Oscar Cross

​Oscar Cross (1906 - 1999) was a civic leader from Paducah, Kentucky. In 1949, he became the founder of the Boys Club of Paducah, and served as director for fifty years. The Paducah Boys Club was dedicated to Cross in 1980 and renamed the Oscar Cross Boys Club of Paducah in his honor. His leadership formed the first interracial board of directors of the Boys Club of Paducah, later ending in the integration of blacks into all Boys Clubs in the U.S. Prior to his Boys Club involvement, he was the first black to serve as a juvenile officer in McCracken County, Kentucky.

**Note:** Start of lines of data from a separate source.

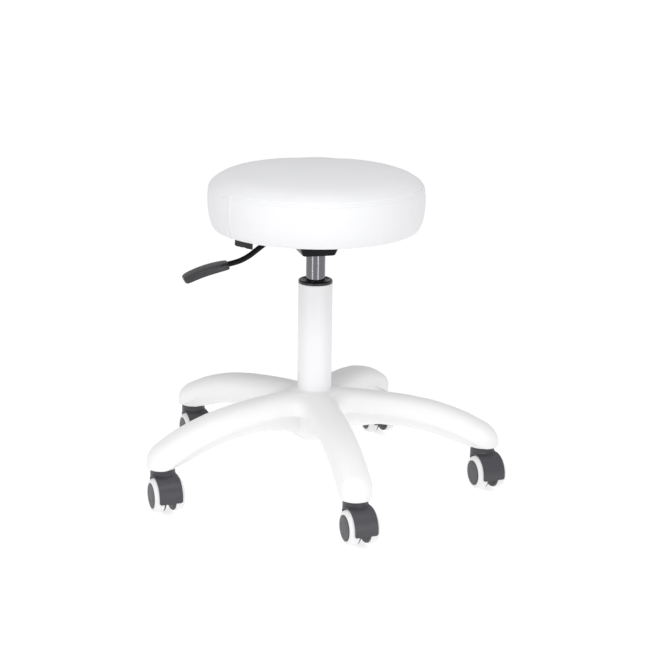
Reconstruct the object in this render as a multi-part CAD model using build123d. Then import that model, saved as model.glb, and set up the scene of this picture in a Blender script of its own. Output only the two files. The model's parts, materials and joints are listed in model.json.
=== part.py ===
from build123d import *
import math
import os

# Rolling stylist stool. Origin: the column's axis where it meets the floor. +Z up,
# the front arm points towards -Y. Millimetres.

# ---------------------------------------------------------------- driving dimensions
CASTER_RADIUS = 250.0        # column axis to each caster's swivel axis
ARM_ANGLES = [-76.64 + 72.0 * i for i in range(5)]
ARM_HALF_WIDTH = 23.0
RIB_HALF_WIDTH = 14.3
TIP_Z = 60.8                 # underside of the arm's end
TIP_RADIAL = 23.0            # the arm ends in a half round about the swivel axis

HUB_R = 33.0
HUB_BOTTOM = 71.5
HUB_TOP = 140.0

TUBE_R = 25.0
TUBE_FOOT_R = 24.0
TUBE_WALL = 1.8
TUBE_BOTTOM = 66.0
TUBE_TOP = 300.2

CYL_R = 14.0
CYL_WALL = 1.6
CYL_BOTTOM = 92.0
CYL_CAVITY_TOP = 338.0
NOSE_START = 344.0
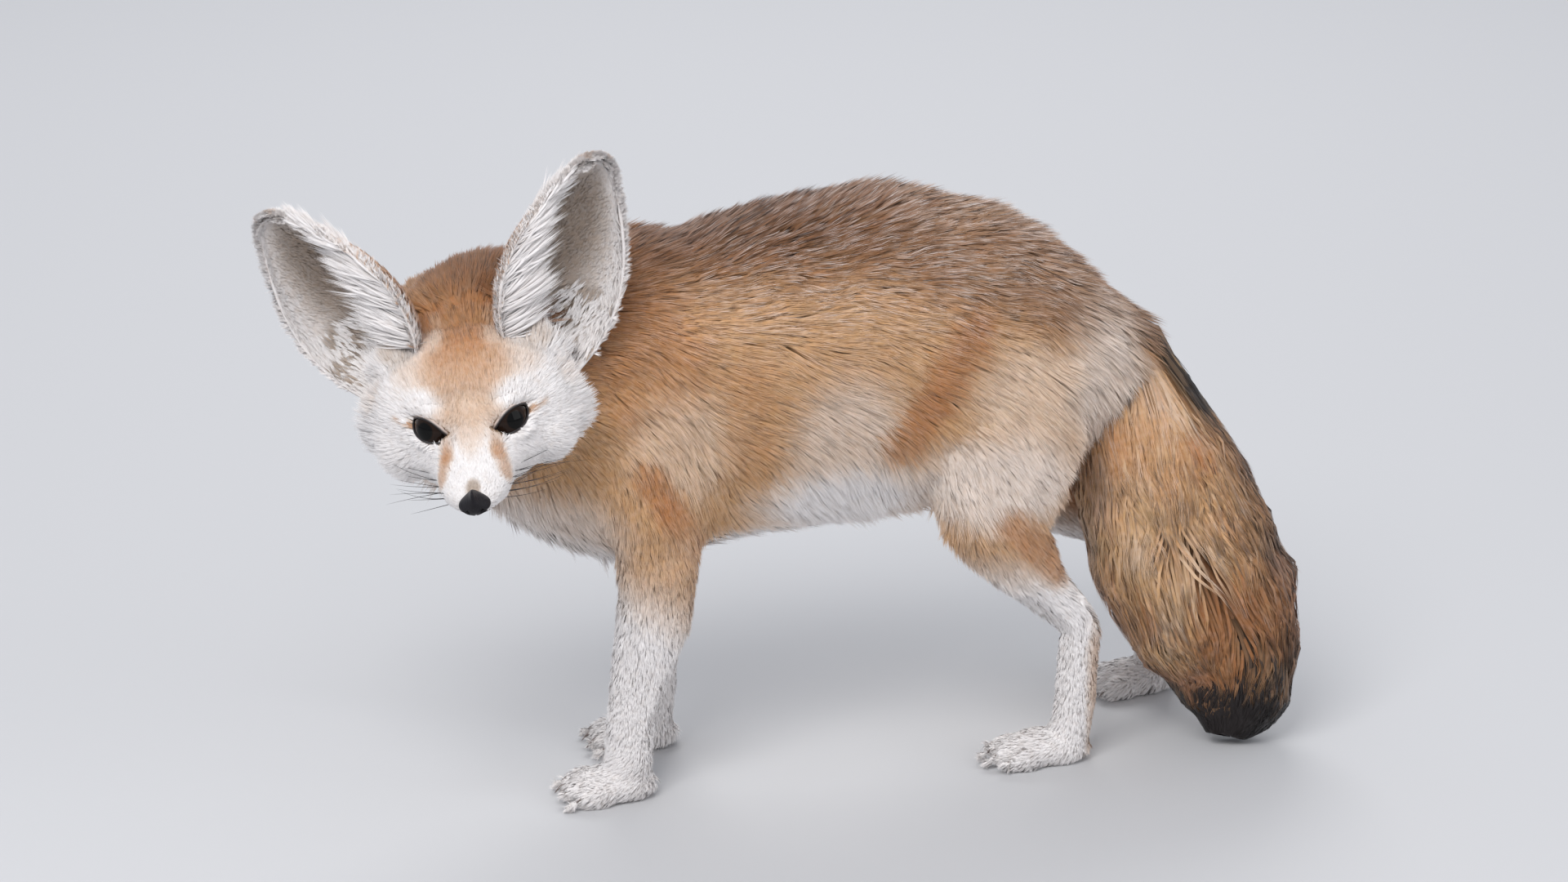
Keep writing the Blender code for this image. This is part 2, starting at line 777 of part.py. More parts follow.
def tail_locks(brush):
    """Rows of locks that leave the core, bend down the tail and overlap, with their tips on its outline."""
    draw = random.Random(11)
    locks = []
    for row in range(LOCK_ROWS):
        start = -0.03 + 0.87 * row / (LOCK_ROWS - 1)
        girth = 2 * math.pi * float(np.mean(brush.read(brush.sizes, min(start + LOCK_RUN * 0.7, 0.9))))
        count = max(5, round(girth / LOCK_WIDTH))
        for k in range(count):
            angle = 2 * math.pi * (k + 0.5 * (row % 2) + draw.uniform(-0.15, 0.15)) / count
            run = min(LOCK_RUN * draw.uniform(0.88, 1.1), 1.0 - start)
            root = start + draw.uniform(-0.012, 0.012)
            sway = draw.uniform(-0.14, 0.14)
            spine, outward = [], []
            for share, reach in ((0.0, 0.36), (0.3, 0.74), (0.66, 0.93), (1.0, 1.0)):
                down = max(0.0, root + run * share)
                turn = angle + sway * share
                place = brush.point(down, turn, reach)
                spine.append((*place[:2], max(place[2], LOCK_FLOOR)))
                outward.append(place - brush.read(brush.centres, down))
            half = LOCK_WIDTH * draw.uniform(0.46, 0.56) * min(1.0, 0.35 + 1.6 * (1 - start))
            widths = (half * 0.7, half, half * 0.68)
            locks.append(lock("lock", spine, outward, widths, (3.4, 3.4, 2.4)))
    return locks


TAIL_CUTS = (0.2, 0.52)


def skirt(brush, top, grown):
    """What lies under the locks that start above a place on the tail: it widens down the lie of the locks."""
    rows = []
    for step, reach in ((-0.01, 0.1), (0.0, 0.34), (0.08, 0.7), (0.17, 0.9), (0.26, 1.12), (0.34, 1.4)):
        down = top + step
        rows.append((*brush.read(brush.centres, down), *(brush.read(brush.sizes, down) * reach)))
    rows.append((*brush.read(brush.centres, 1.0), 60, 60, 60))
    low = brush.read(brush.centres, 1.0) - (0, 0, 40)
    rows.append((*low, 60, 60, 60))
    exact = tube("skirt", rows, TAIL_FRONT, count=22, sides=20)
    made = inflated(exact, "skirt", grown)
    remove(exact)
    return made


def half_space(name, point, normal, size=400.0):
    """A box that fills the side of a plane that its normal points to."""
    normal = Vector(normal).normalized()
    frame = normal.to_track_quat("Z", "Y").to_matrix().to_4x4()
    frame.translation = Vector(point) * MM
    return box(name, (-size, -size, 0), (size, size, 2 * size), frame=frame)


def head_region(grown):
    radii = HEAD_REGION + Vector((grown, grown, grown))
    return ellipsoid("head_region", (-2, 0, 0), radii, segments=28, rings=16, frame=HEAD)


def neck_side(grown):
    return half_space("neck_region", (-80 + grown, 0, 160), (-0.96, 0, 0.28))


# How far each leg reaches up into the body.
LEG_TOPS = {"left_hind": 128, "right_hind": 128, "left_fore": 118, "right_fore": 118}
LEG_FOOT = 24
LEG_ROOM = 9.0
LEG_BAND = 6.0


def leg_side(name):
    """What holds one leg below the body: level rings round all that the leg reaches there, with a round top."""
    loft = tube(name, leg_rows()[name], (-1, 0, 0), count=80, sides=20)
    points = np.array([vertex.co for vertex in loft.data.vertices]) / MM
    remove(loft)
    levels = []
    for z in np.linspace(LEG_TOPS[name], LEG_FOOT, 11):
        near = points[np.abs(points[:, 2] - z) < LEG_BAND]
        low, high = near.min(axis=0), near.max(axis=0)
        middle, half = (low + high) / 2, (high - low) / 2
        levels.append((middle[0], middle[1], z, half[1], half[0], half[0]))
    x, y, z, wide, front, back = levels[0]
    heel, toe, across, half_width = FEET[name]
    foot = ((heel + toe) / 2, across, half_width, (heel - toe) / 2, (heel - toe) / 2)

    def shape(grown):
        room = LEG_ROOM + grown
        stack = [(x, y, z + 13 + grown, 4, 4, 4), (x, y, z + 9 + grown, wide * 0.8, front * 0.8, back * 0.8)]
        stack += [(*row[:3], row[3] + room, row[4] + room, row[5] + room) for row in levels]
        for low in (8, -12):
            stack.append((*foot[:2], low, foot[2] + room, foot[3] + room, foot[4] + room))
        return tube("leg_region", stack, (-1, 0, 0), count=22, sides=12, level=True)

    return shape


def freedom(place):
    """How freely the surface may lose triangles: little on the face and the feet."""
    ahead = (HEAD.inverted() @ (place * MM)) / MM
    if min((ahead - eye_axes(side)[0]).length for side in (-1, 1)) < LID_REACH:
        return 0.1
    if ahead.length < min(HEAD_REGION):
        return 0.3 if ahead.x > -12 else 0.8
    if place.z < 24:
        return 0.5
    return 1.0


def finish(obj, name, paint):
    obj.name = name
    obj.data.name = name
    obj.data.materials.clear()
    obj.data.materials.append(paint)
    obj.data.transform(Matrix.Translation(CENTRE_SHIFT * MM))
    obj.data.shade_smooth()
    HELPERS.objects.unlink(obj)
    FOX.objects.link(obj)


def main():
    lofts = trunk_lofts() + leg_lofts() + head_lofts()
    whole = fuse("whole", lofts, SKIN_VOXEL, 6)
    remove(*lofts)
    press_orbits(whole)
    thin_out(whole, BODY_TRIANGLES, freedom)
    combine(whole, [half_space("ground", (0, 0, 0), (0, 0, -1))], "DIFFERENCE")
    shell = inflated(whole, "shell")
    ears = {}
    for side, name in ((1, "left_ear"), (-1, "right_ear")):
        ears[name] = ear_shell(name, side)
        combine(ears[name], ear_hair(side), "UNION")
        combine(ears[name], [copy_of(shell, "around")], "DIFFERENCE")
        keep_largest(ears[name])

    head = part_off(whole, "head", head_region)
    ruff = cheek_ruff(head)
    lids = EYE_RADIUS + GAP + LID_THICKNESS
    combine(head, [ball("lids", eye_axes(side)[0], lids, 16, 9, HEAD) for side in (-1, 1)], "UNION", "MANIFOLD")
    fringe = ruff.pop()
    combine(fringe, ruff, "UNION")
    behind = combine(copy_of(shell, "behind"), [head_region(0.0)], "DIFFERENCE")
    combine(fringe, [behind], "DIFFERENCE")
    combine(head, [fringe], "UNION", "MANIFOLD")
    keep_largest(head)
    combine(head, [mouth_cutter(head)], "DIFFERENCE", "MANIFOLD")
    combine(head, [nose_pad(GAP)], "DIFFERENCE", "MANIFOLD")
    combine(head, [slit_cutter(side) for side in (-1, 1)], "DIFFERENCE", "MANIFOLD")
    sockets = [ball("socket", eye_axes(side)[0], EYE_RADIUS + GAP, 16, 9, HEAD) for side in (-1, 1)]
    combine(head, sockets, "DIFFERENCE", "MANIFOLD")
    keep_largest(head)

    neck = part_off(whole, "neck", neck_side)
    legs = {}
    for name in FEET:
        legs[name] = part_off(whole, name, leg_side(name))
    keep_largest(whole)

    for name, ear in ears.items():
        finish(ear, name, WHITE)
    for side, name in ((1, "left_eye"), (-1, "right_eye")):
        finish(ball("eye", eye_axes(side)[0], EYE_RADIUS, 14, 8, HEAD), name, DARK_EYE)
    nose = nose_pad(0.0)
    combine(nose, nostrils(), "DIFFERENCE")
    finish(nose, "nose", NOSE_SKIN)

    for name, leg in legs.items():
        paw = part_off(leg, name + "_paw", lambda grown: half_space("paw", (0, 0, 17 + grown), (0, 0, -1)))
        keep_largest(leg)
        combine(paw, claws(name), "UNION")
        finish(paw, name + "_paw", WHITE)
        finish(leg, name + "_leg", WHITE)

    brush = Brush()
    core = [(*row[:3], *(size * TAIL_CORE for size in row[3:])) for row in tail_rows()]
    tail = tube("tail", core, TAIL_FRONT, count=16, sides=10)
    combine(tail, tail_locks(brush), "UNION")
    combine(tail, [shell], "DIFFERENCE")
    keep_largest(tail)
    tip = part_off(tail, "tip", lambda grown: skirt(brush, TAIL_CUTS[1], grown))
    middle = part_off(tail, "middle", lambda grown: skirt(brush, TAIL_CUTS[0], grown))
    keep_largest(tail)
    finish(tip, "tail_tip", RUST)
    finish(middle, "tail_middle", RUST)
    finish(tail, "tail_base", RUST)
    finish(whole, "torso", SAND)
    finish(neck, "neck", SAND)
    finish(head, "head", WHITE)


main()
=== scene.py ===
# Dresses the fennec fox: one skin, its coat in tufts and locks, eyes, lids, nose, mouth, whiskers and claws.
import math
import bmesh
import bpy
import numpy as np
from mathutils import Matrix, Vector


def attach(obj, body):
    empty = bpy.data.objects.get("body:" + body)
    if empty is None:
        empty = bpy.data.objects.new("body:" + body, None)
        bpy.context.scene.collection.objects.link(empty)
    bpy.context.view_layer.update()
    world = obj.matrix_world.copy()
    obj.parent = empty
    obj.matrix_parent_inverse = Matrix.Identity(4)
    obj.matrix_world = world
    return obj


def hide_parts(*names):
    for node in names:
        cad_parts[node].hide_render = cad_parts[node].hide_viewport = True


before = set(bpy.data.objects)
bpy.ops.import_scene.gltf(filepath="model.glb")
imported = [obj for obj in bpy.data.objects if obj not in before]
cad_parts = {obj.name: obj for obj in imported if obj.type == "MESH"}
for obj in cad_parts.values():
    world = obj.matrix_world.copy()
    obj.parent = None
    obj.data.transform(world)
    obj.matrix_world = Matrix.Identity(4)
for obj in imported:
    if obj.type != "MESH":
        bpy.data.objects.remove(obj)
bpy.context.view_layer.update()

# Places are in millimetres from the animal's own origin, and the frame has that origin at bodyShift.
mm = 0.001
bodyShift = np.array((2.5, 26.4, 0.0))
draw = np.random.default_rng(12)

headPose = {"turn": 76.5, "down": 13.0, "lean": 8.0, "eyes": (-136.5, -69.6, 165.5)}
eyeSize = {"radius": 8.0, "scale": 1.14, "spread": 16.6, "halfLength": 54.0, "above": 24.0, "below": 20.5,
           "dome": 8.4, "socket": 7.2, "room": 10.8}
fleshNodes = ["neck", "torso"] + [
    f"{side}_{limb}" for side in ("left", "right") for limb in ("fore_leg", "hind_leg", "fore_paw", "hind_paw")
]
skinNodes = fleshNodes + ["head", "left_ear", "right_ear", "tail_base", "tail_middle", "tail_tip"]


def unit(v):
    return v / np.maximum(np.linalg.norm(v, axis=-1, keepdims=True), 1e-9)


def step(low, high, value):
    t = np.clip((value - low) / (high - low), 0, 1)
    return t * t * (3 - 2 * t)


def circle(count):
    return np.linspace(0, 2 * math.pi, count, endpoint=False)


def headAxes():
    turn, down, lean = (math.radians(headPose[k]) for k in ("turn", "down", "lean"))
    forward = np.array((-math.cos(turn) * math.cos(down), -math.sin(turn) * math.cos(down), -math.sin(down)))
    levelLeft = unit(np.cross((0, 0, 1), forward))
    levelUp = np.cross(forward, levelLeft)
    left = levelLeft * math.cos(lean) + levelUp * math.sin(lean)
    up = levelUp * math.cos(lean) - levelLeft * math.sin(lean)
    return np.array((forward, left, up))


headRows = headAxes()
headOrigin = np.array(headPose["eyes"])


def fromHead(places):
    return np.asarray(places, float) @ headRows + headOrigin


def toHead(places):
    return (places - headOrigin) @ headRows.T


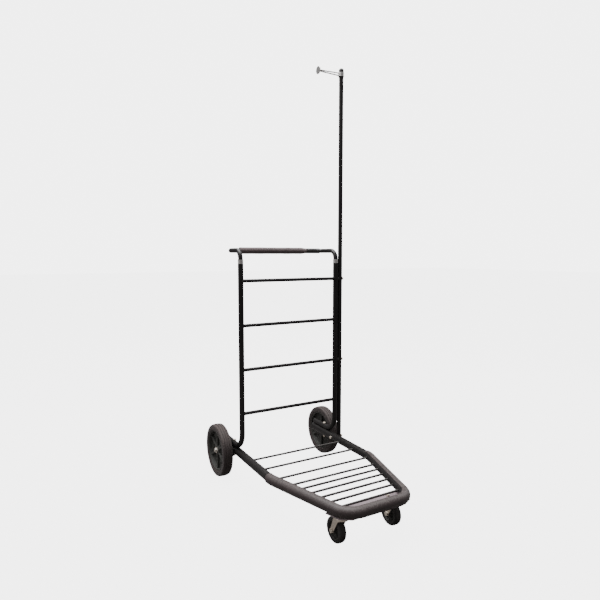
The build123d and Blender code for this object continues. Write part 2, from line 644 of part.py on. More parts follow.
# ---------------------------------------------------------------- garment pole
pole_envelope = bar((POLE_X, 0, POLE_BOTTOM), (POLE_X, 0, POLE_TOP), POLE_R)
pole_bore = bar((POLE_X, 0, POLE_BOTTOM), (POLE_X, 0, POLE_TOP), POLE_R - POLE_WALL)
outside_x = POLE_X + POLE_R
through_holes = [bolt_across((POST, 0, z), (outside_x + CUT_THROUGH, 0, z)) for z in pole_bolt_heights]
add("garment_pole", pole_envelope - pole_bore - through_holes - pole_foot_hole)
spacers = [
    bar((POST, 0, z), (POLE_X, 0, z), SPACER_DIA / 2) - upright_envelopes["right"] - pole_envelope
    for z in pole_bolt_heights
]
add("pole_spacers", *[largest(spacer) - through_holes for spacer in spacers])
pole_bolts = [
    bar((blind_end, 0, z), (outside_x, 0, z), BOLT_R)
    + hexagon((outside_x, 0, z), (outside_x + BOLT_HEAD, 0, z), BOLT_FLATS)
    for z in pole_bolt_heights
]
inside_x = SIDE - DECK_R
foot_shank = bar((inside_x, 0, DECK_HEIGHT), (outside_x + NUT + BOLT_END, 0, DECK_HEIGHT), BOLT_R)
foot_head = hexagon((inside_x - BOLT_HEAD, 0, DECK_HEIGHT), (inside_x, 0, DECK_HEIGHT), BOLT_FLATS)
foot_nut = hexagon((outside_x, 0, DECK_HEIGHT), (outside_x + NUT, 0, DECK_HEIGHT), BOLT_FLATS)
add("pole_bolts", *pole_bolts, foot_shank + foot_head, foot_nut - foot_shank)
plug_r = POLE_R - POLE_WALL - CAP_SLACK
add("pole_bottom_cap",
    bar((POLE_X, 0, POLE_BOTTOM - END_CAP), (POLE_X, 0, POLE_BOTTOM), POLE_R)
    + bar((POLE_X, 0, POLE_BOTTOM), (POLE_X, 0, POLE_BOTTOM + CAP_BOTTOM_PLUG), plug_r))
dome_r = POLE_R + FINIAL_LIP
dome = bar((POLE_X, 0, POLE_TOP), (POLE_X, 0, POLE_TOP + FINIAL_HEIGHT), dome_r)
dome = fillet(dome.edges().filter_by(GeomType.CIRCLE).sort_by(Axis.Z)[-1], dome_r * FINIAL_ROUND)
add("pole_finial", dome + bar((POLE_X, 0, POLE_TOP - CAP_PLUG), (POLE_X, 0, POLE_TOP), plug_r))

collar_low = POLE_TOP - COLLAR_HEIGHT
collar_r = POLE_R + SLIP + COLLAR_WALL
collar = ring((POLE_X, 0, collar_low), (POLE_X, 0, POLE_TOP), collar_r, POLE_R + SLIP)
add("hook_collar", collar)
arm_height = collar_low + COLLAR_HEIGHT / 2
arm_tip = POLE_X - ARM_REACH + END_DISC / 2
arm = [
    bar((POLE_X, 0, arm_height + way * ARM_ROOT_GAP / 2), (arm_tip, 0, arm_height + way * ARM_TIP_GAP / 2),
        ARM_DIA / 2)
    for way in (-1, 1)
]
collar_core = bar((POLE_X, 0, collar_low - CUT_THROUGH), (POLE_X, 0, POLE_TOP + CUT_THROUGH), collar_r)
disc_side = bar((arm_tip - END_DISC, 0, arm_height), (arm_tip, 0, arm_height), END_DISC_DIA / 2)
add("hook_arm", largest(arm[0] + arm[1] - collar_core - disc_side))
add("hook_end_disc", fillet(disc_side.edges(), END_DISC_ROUND))

# ---------------------------------------------------------------- files
os.makedirs("parts", exist_ok=True)
to_floor_middle = Location((0, -MIDDLE, 0))
for name, solids in nodes.items():
    moved = [solid.moved(to_floor_middle) for solid in solids]
    export_step(moved[0] if len(moved) == 1 else Compound(moved), f"parts/{name}.step")
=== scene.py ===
"""Looks of a nesting hotel luggage cart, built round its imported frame.

Metres throughout, in the frame's own axes: +Z up, nose towards -Y, garment pole on the +X side.
"""

import logging
import math
from dataclasses import dataclass, field
from enum import Enum

import bmesh
import bpy
from mathutils import Matrix, Vector


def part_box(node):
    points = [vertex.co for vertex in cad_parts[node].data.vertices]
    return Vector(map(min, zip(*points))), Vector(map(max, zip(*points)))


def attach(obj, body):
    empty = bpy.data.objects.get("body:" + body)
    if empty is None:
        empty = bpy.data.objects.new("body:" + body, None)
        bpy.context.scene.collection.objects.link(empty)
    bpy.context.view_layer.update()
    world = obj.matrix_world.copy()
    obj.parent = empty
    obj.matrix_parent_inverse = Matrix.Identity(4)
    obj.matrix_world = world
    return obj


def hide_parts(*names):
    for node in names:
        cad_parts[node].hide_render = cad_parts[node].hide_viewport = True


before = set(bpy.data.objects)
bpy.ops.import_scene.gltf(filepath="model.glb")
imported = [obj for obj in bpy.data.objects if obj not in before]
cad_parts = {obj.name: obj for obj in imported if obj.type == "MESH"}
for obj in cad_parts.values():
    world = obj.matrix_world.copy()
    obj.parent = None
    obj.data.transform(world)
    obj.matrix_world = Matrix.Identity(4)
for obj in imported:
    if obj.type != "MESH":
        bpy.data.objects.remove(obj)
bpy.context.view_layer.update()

log = logging.getLogger("luggage_cart")
SIDES = (("left", -1), ("right", 1))


# ---------------------------------------------------------------- shader building
NUMBER_SOCKET = "NodeSocketFloat"


class Graph:
    """A node tree with short ways to add nodes and wires."""

    def __init__(self, tree: bpy.types.NodeTree) -> None:
        """Starts from an existing tree.

        Args:
            tree: the shader tree to add to.
        """
        self.tree = tree

    def add(self, kind: str, inputs: dict | None = None, **settings) -> bpy.types.Node:
        """Adds a node.

        Args:
            kind: the node's type name, without "ShaderNode".
            inputs: values or output sockets for its inputs, by name or number.
            settings: attributes of the node itself.

        Returns:
            The new node.
        """
        node = self.tree.nodes.new("ShaderNode" + kind)
        for name, value in settings.items():
            setattr(node, name, value)
        for key, value in (inputs or {}).items():
            if isinstance(value, bpy.types.NodeSocket):
                self.tree.links.new(value, node.inputs[key])
            else:
                node.inputs[key].default_value = value
        return node

    def math(self, operation: str, first, second=0.0, clamp: bool = False) -> bpy.types.NodeSocket:
        """Adds a Math node.

        Args:
            operation: its operation.
            first: first value or socket.
            second: second value or socket.
            clamp: whether the result stays within 0 to 1.

        Returns:
            The node's output socket.
        """
        node = self.add("Math", {0: first, 1: second}, operation=operation, use_clamp=clamp)
        return node.outputs[0]

    def remap(self, value, low: float, high: float, to_low: float = 0.0, to_high: float = 1.0):
        """Maps a range of a value smoothly on to another range.

        Args:
            value: the socket to map.
            low: value that gives to_low.
            high: value that gives to_high.
            to_low: lower result.
            to_high: upper result.

        Returns:
            The node's output socket.
        """
        inputs = {"Value": value, "From Min": low, "From Max": high, "To Min": to_low, "To Max": to_high}
        return self.add("MapRange", inputs, interpolation_type="SMOOTHSTEP").outputs["Result"]

    def blend(self, factor, first, second) -> bpy.types.NodeSocket:
        """Mixes two colours.

        Args:
            factor: share of the second colour.
            first: a colour or socket.
            second: a colour or socket.

        Returns:
            The mixed colour's socket.
        """
        node = self.add("Mix", {0: factor, 6: first, 7: second}, data_type="RGBA")
        return node.outputs[2]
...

He received the Kentucky Education Association's Lucy Harth Smith - Atwood S. Wilson Award for Civil and Human Rights in Education in 1987. He was the 1993 recipient of the Boys and Girls Club Herman 8. Prescott Award for Individuals who made significant contributions in the area of equality for minorities and women. His numerous other awards include a 1975 Certificate of Merit from the local Chamber of Commerce; the 1978 National Bronze Keystone Award from the Boys Clubs of America; the 1982 Paducah Community Service Award; and a 1983 Certificate of Merit from the Kentucky Conference of the National Association for the Advancement of Colored People (NAACP).